Gizella’s inspiration was also highly external, “Things came out of noticing,” she says, “I live in a rural area, so landscape and the seasons, particularly in the changes, really get under your skin and into your sensibility. I was responding to light and space and shadow and what I was absorbing.”
What isn’t there
To Gizella, vessels are so much more than a simple object. Rather, they present a sense of symbolism, “There is a real thing about containment,” she says, “and what isn’t there as much as what is there and what they symbolise. I wanted to take on my layered wrapping into three-dimensional form, and again, that containment, that sense of presence.”
Despite her poignant interpretations, Gizella’s art did not appear overnight, “It evolved over many years. I tried different ways of doing it. I had a sort of an idea in my head of how I wanted it to feel. And so it’s a case of getting there. But the vessel, I think, is just hugely symbolic.”
Forms or Flow
Gizella’s process may vary, but time is always essential, “Sometimes I begin with forms,” she says, “and sometimes, I can focus on the flow. You get drawn in different directions, but they do take months. There is a process, and things need to rest in between before you can do the next bits that you want to add or take away. You can’t rush them… they will not be rushed.”
Taking time means Gizella has more than one piece gestating at a time, “I also have works in progress,” she says, “I get to a point, and then they will just be in my studio. And then, I will pick them up and start them again and again. I think a lot of it is where you are with yourself as well as what you’re working on and why.”
Burning
Gizella uses burning as one of her primary ways of mark-making, “The burning came when I first started creating vessel forms,” she says, “but I wanted to juxtapose them with a ground because I collect and gather and also I love wood and weathered wood. I was looking for some old large boards. Where my studio is, there is a guy who works around the place. I asked him if he had any old floorboards, and he came up with the most amazing old boards. He dragged them out of the bottom of a bonfire because he was just about to burn them.
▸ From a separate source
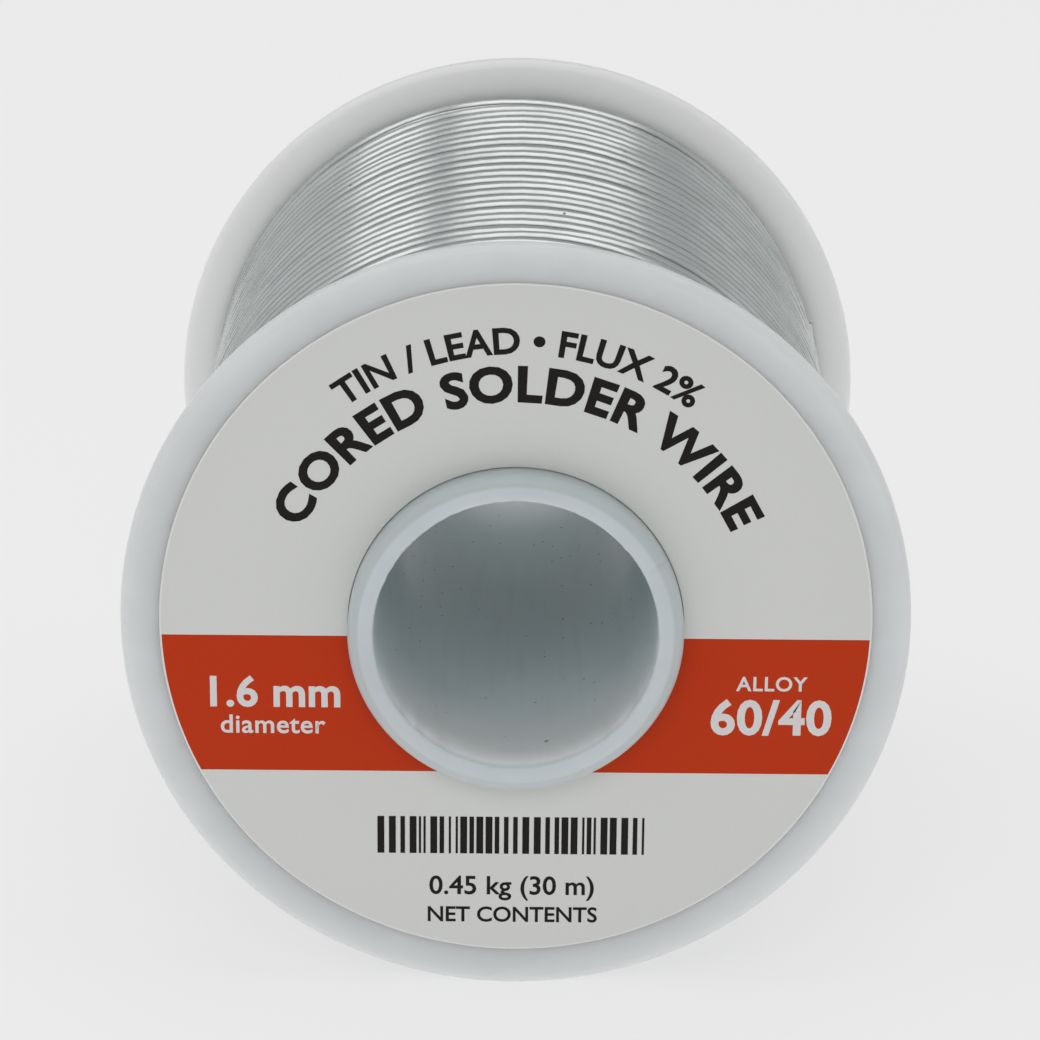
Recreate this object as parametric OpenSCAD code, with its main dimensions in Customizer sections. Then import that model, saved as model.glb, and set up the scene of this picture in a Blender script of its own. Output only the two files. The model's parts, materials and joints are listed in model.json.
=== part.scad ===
// Spool of flux-cored solder wire, lying on the rims of its two flanges.
// The bore's axis runs along Y and the origin is the middle of the bore.
// The front flange looks along -Y, and +Z is up.

/* [Spool] */
// Outer diameter of both flanges
flange_d = 54; // [52:0.5:60]
// Distance between the outermost planes of the two rims
rim_span = 55; // [50:0.5:70]
// Thickness of a flange
flange_t = 1.7; // [1.7:0.1:3]
// Radius of the rounding on each edge of a rim
rim_round = 0.65; // [0.3:0.05:0.8]
// Diameter of the bore, which slides over a 19.05 mm spindle
bore_d = 19.4; // [16:0.1:19.6]
// Wall thickness of the core tube
tube_wall = 1.75; // [1.5:0.05:2]
// How far each end of the core tube stands out past the rim
collar_out = 1.8; // [1:0.1:4]
// Rounding of a collar's outer edge
collar_round = 0.7; // [0.3:0.05:0.8]
// Rounding of the bore's mouth
mouth_round = 0.25; // [0.1:0.05:0.4]

/* [Labels] */
// Width of the bare rim around a label's recess
label_margin = 2.6; // [2:0.1:4]
// Depth of the recess floor below the rim
recess_depth = 0.37; // [0.35:0.01:0.9]
// Depth of the recess's lip below the rim
lip_depth = 0.25; // [0.1:0.01:0.3]
// Clearance between a label's outer edge and the lip
label_gap = 0.05; // [0.05:0.05:0.5]
// Clearance between a label's hole and the core tube
label_hole_gap = 0.1; // [0.05:0.05:1]
// Thickness of a label and its adhesive
label_t = 0.12; // [0.08:0.01:0.2]

/* [Winding] */
// Diameter of the solder wire
wire_d = 1.575; // [1.2:0.025:1.6]
// Turns in each layer
turns = 30; // [20:1:30]
// Outer radius of the full winding
winding_r = 24.15; // [20:0.05:24.5]
// How much the turns' pitch grows from front to rear, as a share of the mean
pitch_spread = 0.08; // [0:0.01:0.08]

/* [Wire end] */
// Angle of the cut end, counterclockwise from +X
tip_angle = 13; // [-60:1:170]
// Angle that the free last turn covers
tail_sweep = 340; // [90:5:345]
// Diameter of the flux core inside the wire
flux_d = 0.59; // [0.3:0.01:0.8]

/* [Hidden] */
$fn = 96;
LAYERS = 9;

PLASTIC = [0.86, 0.87, 0.87];
TUBE = [0.78, 0.81, 0.82];
PAPER = [0.93, 0.92, 0.90];
SOLDER = [0.66, 0.68, 0.69];
SOLDER_INNER = [0.52, 0.54, 0.56];
FLUX = [0.72, 0.50, 0.16];

bore_r = bore_d / 2;
flange_r = flange_d / 2;
wire_r = wire_d / 2;
tube_r = bore_r + tube_wall;
half_span = rim_span / 2;
tube_end = half_span + collar_out;
inner_face = half_span - flange_t;
recess_r = flange_r - label_margin;

// The turns' centres in each layer, and how they fill the width and the depth
turn_reach = inner_face - wire_r;
first_r = tube_r + wire_r;
last_r = winding_r - wire_r;
layer_step = (last_r - first_r) / (LAYERS - 1);

// Overshoot of a cutter past the surface that it cuts
over = 1;

function layer_r(i) = first_r + (i - 1) * layer_step;
function layer_in(i) = i == 1 ? tube_r : layer_r(i) - layer_step / 2;
function layer_out(i) = layer_r(i) + layer_step / 2;

// Axial place of turn j in the outermost layer, from 0 at the front to turns - 1 at the rear
function turn_y(j) =
    let (s = j / (turns - 1))
    turn_reach * (2 * (s + pitch_spread * s * (s - 1)) - 1);

// Spins a profile about the bore's axis: its x is the radius and its y lies along +Y
module spin() {
    rotate([-90, 0, 0]) rotate_extrude() children();
}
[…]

They were huge, and I had to clean them up, but I think the symbolism of saving them from the fire was quite interesting, and it permeated into why I started. It’s quite a primal thing burning. It’s an elemental thing.
Intimate breath
In creating her vessels, Gizella landed on one of the simplest yet elegantly intimate methods, “It’s a very physical process. You are very intimately engaged with the material. It’s a very tactile thing. When I was beginning to think about vessel form that I felt reflected what I was doing, I tried several different things. But in the end, I found that actually, a very simple balloon format is a really good starting point because it’s so simple.”
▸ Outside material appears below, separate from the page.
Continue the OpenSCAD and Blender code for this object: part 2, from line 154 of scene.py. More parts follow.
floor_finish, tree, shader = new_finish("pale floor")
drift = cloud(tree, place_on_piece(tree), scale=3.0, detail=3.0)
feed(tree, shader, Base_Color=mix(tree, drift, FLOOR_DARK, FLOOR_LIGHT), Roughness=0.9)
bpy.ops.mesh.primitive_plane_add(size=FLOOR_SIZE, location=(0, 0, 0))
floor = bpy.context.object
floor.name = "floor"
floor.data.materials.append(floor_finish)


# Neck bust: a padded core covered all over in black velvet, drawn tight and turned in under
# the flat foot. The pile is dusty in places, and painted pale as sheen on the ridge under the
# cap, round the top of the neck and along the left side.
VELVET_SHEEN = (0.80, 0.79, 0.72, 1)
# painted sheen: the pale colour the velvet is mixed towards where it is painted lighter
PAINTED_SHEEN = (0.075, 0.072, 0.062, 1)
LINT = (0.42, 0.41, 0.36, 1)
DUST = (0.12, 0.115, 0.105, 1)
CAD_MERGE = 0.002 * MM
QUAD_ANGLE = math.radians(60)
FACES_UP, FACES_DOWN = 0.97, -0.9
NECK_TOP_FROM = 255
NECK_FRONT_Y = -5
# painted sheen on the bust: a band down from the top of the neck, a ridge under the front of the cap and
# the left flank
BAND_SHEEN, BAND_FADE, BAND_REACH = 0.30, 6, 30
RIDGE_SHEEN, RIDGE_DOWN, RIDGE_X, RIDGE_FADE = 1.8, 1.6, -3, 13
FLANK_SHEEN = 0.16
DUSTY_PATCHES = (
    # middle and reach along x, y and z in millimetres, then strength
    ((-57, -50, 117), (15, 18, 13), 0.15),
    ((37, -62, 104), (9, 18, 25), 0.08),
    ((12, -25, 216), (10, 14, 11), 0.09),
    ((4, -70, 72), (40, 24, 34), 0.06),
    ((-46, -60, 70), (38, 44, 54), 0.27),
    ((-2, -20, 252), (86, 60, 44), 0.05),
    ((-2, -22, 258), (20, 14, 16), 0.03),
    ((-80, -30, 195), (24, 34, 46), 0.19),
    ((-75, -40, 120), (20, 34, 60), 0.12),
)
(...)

The application of her own breath creates a delicate intimacy for Gizella, “The other interesting thing, for me, was that because you are inflating the balloon with your breath, it’s actually a very intimate process. The fact you are often having to use several forms, and you’re supporting it at various stages, it’s a really quite visceral thing and connects to the way I evolved the work.”
Led by the piece
Part of the visceral process for Gizella is never knowing quite how a piece will work out, “You’re doing the physical making, and I have an idea where it might be going, but I am led by the piece I’m working on because they will all bring their own characteristics, and you respond to what’s happening as much as have a fixed plan. It’s not really a conscious thing. I never set out to think, ‘right, I’m going to do this many’, and then work out, ‘well, what am I going to do?’”
The work just comes
When asked what she is most grateful for, Gizella says she is honoured to make a living as an artist.
‘When I think to myself: ‘Gosh, I’ve been doing it this long, I do sell work, and people collect my work is lovely, people respond, but that isn’t the reason you do the work. The work just comes.”
About the artist
Gizella Warburton studied Printed and Woven Textiles at Manchester Metropolitan University, and Her current practice has its origins in stitched cloths. Though undoubtedly rooted in ‘embroidery’ and ‘patchwork’, Gizella experiments with and refines processes in a search to describe the way elements have imprinted themselves in my mind.
Fragments of materials are brought together similarly to collage or assemblage, with tiny holding stitches to capture layers. Gizella creates gestural marks with threads, paint, charcoal, and other media, and printmaking, felting, papermaking, and woven techniques may be involved.
She has always found ancient and humble textiles and primitive vessel forms particularly compelling; the raw and worn simplicity of the weaving, stitching, binding and repairing bear the patina of our human histories. Gizella is drawn to materials that suggest a fragile balance, strength and legacy yet susceptibility to wear and tear, permeating them with their own intrinsic tactile qualities.
Unique objects include framed, hanging and sculptural artworks and installations. Developments include works on slate and weathered wood grounds, printed and woven elements, and sculptural forms and vessels.